Je suis saisie de deux amendements faisant l’objet d’une discussion commune.
L’amendement n° 38, présenté par M. Grand, est ainsi libellé :
Après l’article 11
Insérer un article additionnel ainsi rédigé :
Le dernier alinéa de l’article L. 2122-18 du code général des collectivités territoriales est ainsi modifié :
1° Après le mot : « prononcer », sont insérés les mots : « , au scrutin secret, » ;
2° Est ajoutée une phrase ainsi rédigée : « Au cours du mandat, si le conseil municipal est amené à se prononcer sur le maintien dans leur fonction d’un nombre d’adjoints supérieur ou égal au tiers de leur effectif total, il doit alors se prononcer, au scrutin secret, sur le maintien du maire dans ses fonctions. »
La parole est à M. Jean-Pierre Grand.
M. Jean-Pierre Grand. Avec votre permission, madame la présidente, je défendrai en même temps les amendements nos 38 et 39, de façon à gagner du temps.
Mme la présidente. Je vous en prie, mon cher collègue !
M. Jean-Pierre Grand. Le code général des collectivités territoriales précise la règle générale selon laquelle le maire et les adjoints sont élus pour la même durée que le conseil municipal, soit six ans.
Or il est de moins en moins exceptionnel qu’un maire modifie son exécutif en cours de mandat en retirant des délégations à un ou plusieurs adjoints, appelant ainsi le conseil municipal à se prononcer sur leur maintien ou non.
Si cette faculté a été mise en place pour éviter des blocages, certains maires ou présidents d’intercommunalité peuvent s’en servir afin de mettre la pression sur certains adjoints ou vice-présidents et ainsi modifier leur exécutif au gré des humeurs.

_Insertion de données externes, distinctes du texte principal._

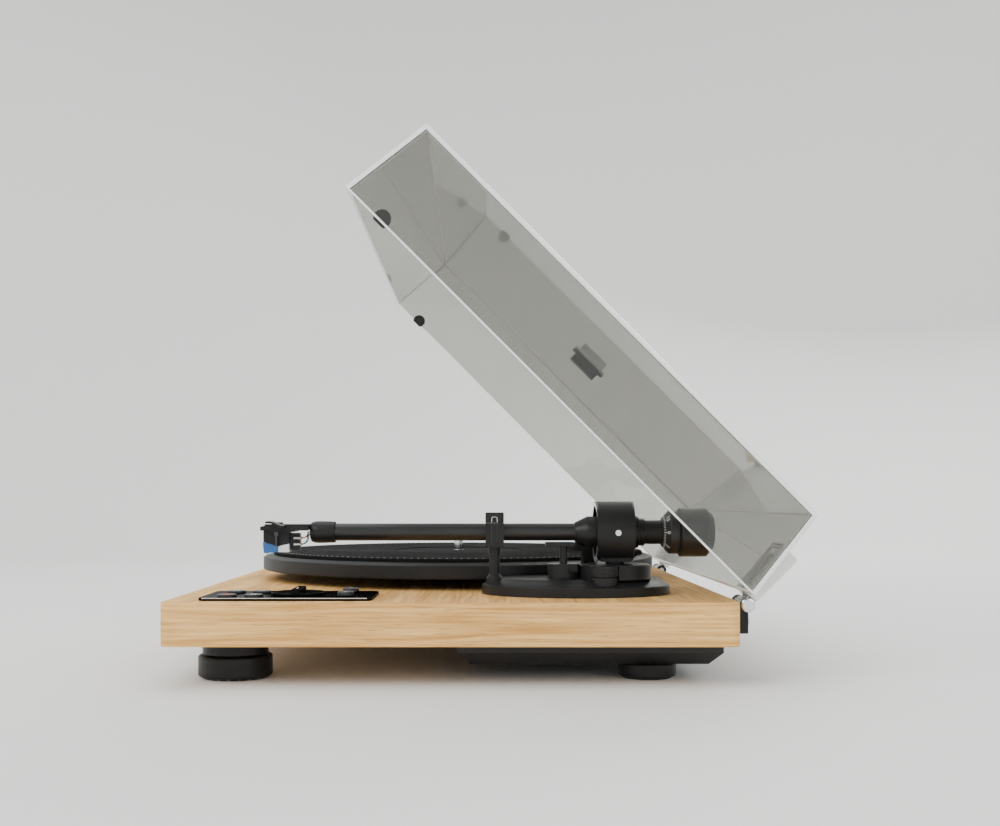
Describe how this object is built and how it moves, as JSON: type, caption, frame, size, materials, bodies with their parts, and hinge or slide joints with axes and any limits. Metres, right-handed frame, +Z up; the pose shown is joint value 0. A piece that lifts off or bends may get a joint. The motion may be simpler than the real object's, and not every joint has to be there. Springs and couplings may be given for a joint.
{
  "type": "turntable",
  "caption": "Belt-drive turntable on a pale oak plinth, with a straight black tonearm, a low clear dust cover on rear hinges, and a small control panel.",
  "frame": {"origin": "on the shelf, under the middle of the whole outline with the cover open", "axes": "+X to the right seen from the front, +Y to the back, +Z up"},
  "size_m": [0.42, 0.3984, 0.3422],
  "materials": {
    "oak_veneer": "pale oak veneer, satin",
    "box_plastic": "fine-grained dark plastic",
    "foot_plastic": "black, satin",
    "black_rubber": "soft black rubber",
    "steel": "plain zinc-plated steel",
    "bearing_aluminium": "turned",
    "bush_bronze": "sintered bronze",
    "motor_metal": "plated can",
    "panel_black": "piano black with polished bevel",
    "board_green": "soldermask",
    "plate_black": "powder coated",
    "gold_plate": "gold plated, polished",
    "bright_chrome": "polished",
    "arm_black": "satin black anodised",
    "arm_tube_black": "satin black tube with a soft sheen",
    "platter_black": "satin black, machined shoulder",
    "mat_rubber": "fine-grained rubber mat",
    "cartridge_black": "moulded black",
    "stylus_blue": "blue moulding with a white plug",
    "weight_black": "satin black with fine turned lines",
    "clear_smoke": "lightly smoked clear acrylic",
    "button_grey": "dark grey button"
  },
  "bodies": {
    "base": {"plinth": "oak_veneer", "underside_box": "box_plastic", "underside_screws": "steel", "front_foot_necks": "foot_plastic", "front_foot_pucks": "foot_plastic", "rear_foot_pucks": "foot_plastic", "foot_pads": "black_rubber", "bearing_housing": "bearing_aluminium", "bearing_bush": "bush_bronze", "wood_screws": "steel", "motor": "motor_metal", "motor_plate": "steel", "drive_belt": "black_rubber", "control_panel": "panel_black", "control_board": "board_green", "main_board": "board_green", "jack_plate": "plate_black", "phono_jacks": "gold_plate", "power_socket": "foot_plastic", "ground_terminal": "bright_chrome", "hinge_sockets": "foot_plastic", "hinge_pins": "steel", "arm_base": "arm_black", "pivot_tower": "arm_black", "arm_nut": "steel", "arm_rest": "arm_black", "lift_base": "arm_black"},
    "platter_body": {"platter": "platter_black", "sub_platter": "foot_plastic", "spindle": "bright_chrome", "platter_mat": "mat_rubber"},
    "pulley": {"motor_pulley": "bearing_aluminium"},
    "yoke": {"gimbal_ring": "arm_black", "bearing_screws": "steel"},
    "arm": {"arm_tube": "arm_tube_black", "bearing_sleeve": "arm_black", "rear_stub": "arm_black", "headshell": "arm_black", "cartridge": "cartridge_black", "cartridge_screws": "steel"},
    "collar": {"head_collar": "arm_black"},
    "stylus_assembly": {"stylus": "stylus_blue"},
    "weight_carrier": {"weight_sleeve": "steel"},
    "weight": {"counterweight": "weight_black"},
    "force_dial": {"dial_ring": "weight_black"},
    "lift": {"lift_bar": "arm_black"},
    "cue": {"cue_lever": "arm_black"},
    "latch": {"rest_latch": "arm_black"},
    "anti_skate": {"anti_skate_knob": "arm_black"},
    "cover": {"dust_cover": "clear_smoke", "hinge_knuckles": "bright_chrome", "lid_bumpers": "black_rubber", "lid_pad": "black_rubber"},
    "button_1": {"button_near_front": "button_grey"},
    "button_2": {"button_near_back": "button_grey"},
    "button_3": {"button_far_front": "button_grey"},
    "button_4": {"button_far_back": "button_grey"},
    "knob_1": {"knob_near": "button_grey"},
    "knob_2": {"knob_far": "button_grey"},
    "selector": {"speed_selector": "panel_black"}
  },
  "joints": [
    {"name": "platter_spin", "type": "hinge", "parent": "base", "child": "platter_body", "pos_m": [-0.035, -0.02421, 0.06], "axis": [0, 0, 1], "continuous": true},
    {"name": "pulley_spin", "type": "hinge", "parent": "base", "child": "pulley", "pos_m": [-0.1248, 0.0656, 0.055], "axis": [0, 0, 1], "continuous": true},
    {"name": "arm_swing", "type": "hinge", "parent": "base", "child": "yoke", "pos_m": [0.145, 0.08199, 0.0923], "axis": [0, 0, -1], "range_deg": [0, 47]},
    {"name": "arm_tilt", "type": "hinge", "parent": "yoke", "child": "arm", "pos_m": [0.145, 0.08199, 0.0923], "axis": [-1, 0, 0], "range_deg": [-0.75, 12]},
    {"name": "collar_turn", "type": "hinge", "parent": "arm", "child": "collar", "pos_m": [0.145, -0.10821, 0.0923], "axis": [0, 1, 0], "range_deg": [0, 40]},
    {"name": "stylus_pull", "type": "slide", "parent": "arm", "child": "stylus_assembly", "axis": [0, -0.9659, -0.2588], "range_m": [0, 0.012]},
    {"name": "weight_slide", "type": "slide", "parent": "arm", "child": "weight_carrier", "axis": [0, 1, 0], "range_m": [-0.005, 0.001]},
    {"name": "weight_spin", "type": "hinge", "parent": "weight_carrier", "child": "weight", "pos_m": [0.145, 0.13079, 0.0923], "axis": [0, 1, 0], "range_deg": [-900, 180]},
    {"name": "force_dial_turn", "type": "hinge", "parent": "weight_carrier", "child": "force_dial", "pos_m": [0.145, 0.11779, 0.0923], "axis": [0, 1, 0], "continuous": true},
    {"name": "cue_lever_turn", "type": "hinge", "parent": "base", "child": "cue", "pos_m": [0.116, 0.08199, 0.0675], "axis": [-1, 0, 0], "range_deg": [0, 30]},
    {"name": "lift_lower", "type": "slide", "parent": "base", "child": "lift", "axis": [0, 0, -1], "range_m": [0, 0.0025]},
    {"name": "latch_turn", "type": "hinge", "parent": "base", "child": "latch", "pos_m": [0.15285, 0.00729, 0.09835], "axis": [0, 0, -1], "range_deg": [0, 90]},
    {"name": "anti_skate_turn", "type": "hinge", "parent": "base", "child": "anti_skate", "pos_m": [0.167, 0.07279, 0.06], "axis": [0, 0, -1], "range_deg": [0, 270]},
    {"name": "lid_hinge", "type": "hinge", "parent": "base", "child": "cover", "pos_m": [0, 0.15915, 0.0485], "axis": [-1, 0, 0], "range_deg": [-45, 20]},
    {"name": "button_1_press", "type": "slide", "parent": "base", "child": "button_1", "axis": [0, 0, -1], "range_m": [0, 0.0008], "stiffness_N_per_m": 600},
    {"name": "button_2_press", "type": "slide", "parent": "base", "child": "button_2", "axis": [0, 0, -1], "range_m": [0, 0.0008], "stiffness_N_per_m": 600},
    {"name": "button_3_press", "type": "slide", "parent": "base", "child": "button_3", "axis": [0, 0, -1], "range_m": [0, 0.0008], "stiffness_N_per_m": 600},
    {"name": "button_4_press", "type": "slide", "parent": "base", "child": "button_4", "axis": [0, 0, -1], "range_m": [0, 0.0008], "stiffness_N_per_m": 600},
    {"name": "knob_1_turn", "type": "hinge", "parent": "base", "child": "knob_1", "pos_m": [0.1842, -0.08969, 0.055], "axis": [0, 0, -1], "range_deg": [-135, 135]},
    {"name": "knob_2_turn", "type": "hinge", "parent": "base", "child": "knob_2", "pos_m": [0.1558, -0.08969, 0.055], "axis": [0, 0, -1], "range_deg": [-135, 135]},
    {"name": "selector_turn", "type": "hinge", "parent": "base", "child": "selector", "pos_m": [0.17, -0.12119, 0.055], "axis": [0, 0, -1], "range_deg": [-45, 45]}
  ],
  "couplings": [
    {"joint": "pulley_spin", "follows": "platter_spin", "ratio": 12.267},
    {"joint": "weight_slide", "follows": "weight_spin", "m_per_rad": 0.00031831},
    {"joint": "cue_lever_turn", "follows": "lift_lower", "rad_per_m": 209.44}
  ]
}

Dès ses premiers arrêts en la matière, le Conseil d’État exigeait que le motif du retrait des délégations de l’adjoint ne soit pas étranger à la bonne marche de l’administration municipale, concept très large, puisque toute tension au sein de l’équipe communale peut entrer dans ce cadre.
L’amendement n° 38 vise donc à mieux encadrer ces retraits par la mise en place d’un scrutin secret – après tout, c’est le parallélisme des formes – pour la décision de maintien ou non d’un adjoint et par une limitation des possibilités de retrait au risque d’appeler le conseil municipal à se prononcer sur le maintien ou non du maire dans ses fonctions.
Mon amendement n° 39, de repli, prévoit uniquement l’obligation du scrutin secret pour les votes sur le maintien ou non de l’adjoint. Je vous donnerai des explications complémentaires lors des explications de vote : vous comprendrez que j’ai de bonnes raisons de présenter cet amendement !
Mme la présidente. L’amendement n° 39, présenté par M. Grand, est ainsi libellé :
Après l’article 11
Insérer un article additionnel ainsi rédigé :
Au dernier alinéa de l’article L. 2122-18 du code général des collectivités territoriales, après le mot : « prononcer », sont insérés les mots : « , au scrutin secret, ».
Cet amendement vient d’être défendu.
Quel est l’avis de la commission ?
Mme Françoise Gatel, rapporteur. Monsieur Grand, vous faites le lien entre le retrait d’une délégation à un adjoint et la remise en cause du mandat du maire.
Le Conseil d’État l’a rappelé à plusieurs reprises, le maire est le seul chef de l’administration communale. Le droit en vigueur me semble suffisamment équilibré pour perdurer en l’état.
Vous proposez une élection à bulletin secret quand le conseil municipal doit se prononcer sur le maintien en fonctions d’un adjoint.
Il existe déjà, selon moi, une bonne définition des possibilités de vote à bulletin secret, de nature à permettre de gérer toutes les situations.
Pour ces deux amendements, j’émets une demande de retrait. Sinon, l’avis de la commission serait défavorable.
Mme la présidente. Quel est l’avis du Gouvernement ?
M. Sébastien Lecornu, ministre. Cela sent le vécu, monsieur le sénateur !
Nous le savons tous, après retrait de délégation à un adjoint, celui-ci ne perçoit plus d’indemnités à partir du moment où le maire a signé l’arrêté. Pour autant, c’est le conseil municipal qui l’a élu adjoint au maire ; il peut donc seul lui retirer cette qualité. Il reste d’ailleurs, je le dis au passage, officier d’état civil, puisque cette qualité lui est reconnue non par délégation, mais de facto, au moment où il est élu.
Et nous le savons aussi, dans la vraie vie, voter à main levée ou à bulletin secret pour retirer la fonction à un adjoint ou élire quelqu’un d’autre à la place, ce n’est pas tout à fait pareil.